Was I an unwary “true believer” taking Ellen White’s words as gospel because the church exalte
d her as a messenger from God? Was it possible I’d been naive in accepting what I had been told for decades?
My heart beat faster. As my eyes raced through this incendiary publication, Mr. Rea laid out his treatise fact by methodical fact about the beginnings and growth of this church . . . my church. He recounted how Ellen White had suffered from a traumatic brain injury before she began hearing God’s voice and prophesying to her followers. He explained how she and the other church pioneers had come up with the Sanctuary Doctrine after Jesus had failed to return in 1844 as many had believed He would.
Sadness and confusion settled over me. If even part of what I was reading was true, I knew I’d have to respond to this new information somehow. Although I’d felt the need to hide my own slowly growing crisis of faith, I do not advocate intellectual dishonesty.

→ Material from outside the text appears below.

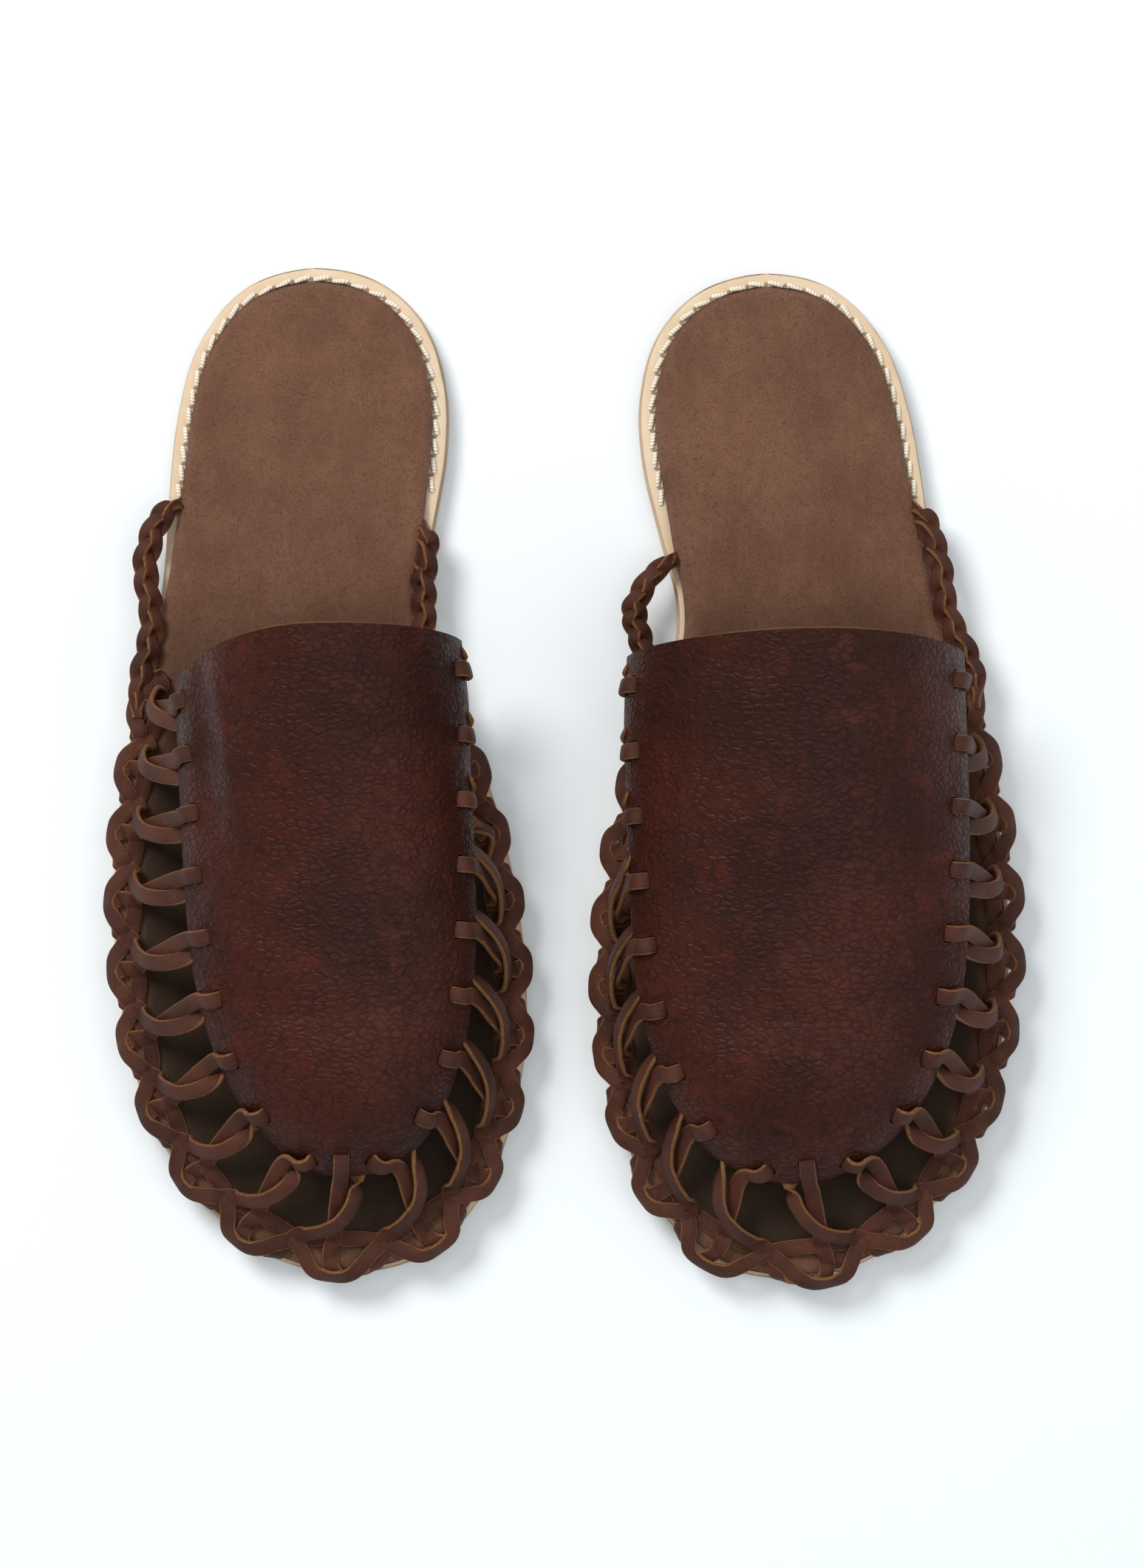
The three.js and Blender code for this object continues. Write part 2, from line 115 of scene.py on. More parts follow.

I badly wanted to ignore the possibility that my whole inner schema was about to crumble, but I knew I couldn’t. I got out of bed and snuck down the hall to our family room. Kneeling in front of my bookshelf, I pulled out several Ellen White books to check Elder Rea’s references, hoping he’d misquoted or misunderstood. But I quickly ascertained that, at the very least, Walter Rea had gotten his E.G.W. quotes right. Cross-legged on my cold, drafty floor, I stared into space again, barely breathing. My head reeled with the possibility that my church—that I—had been taken in by a brain-injured woman with a penchant for plagiarism.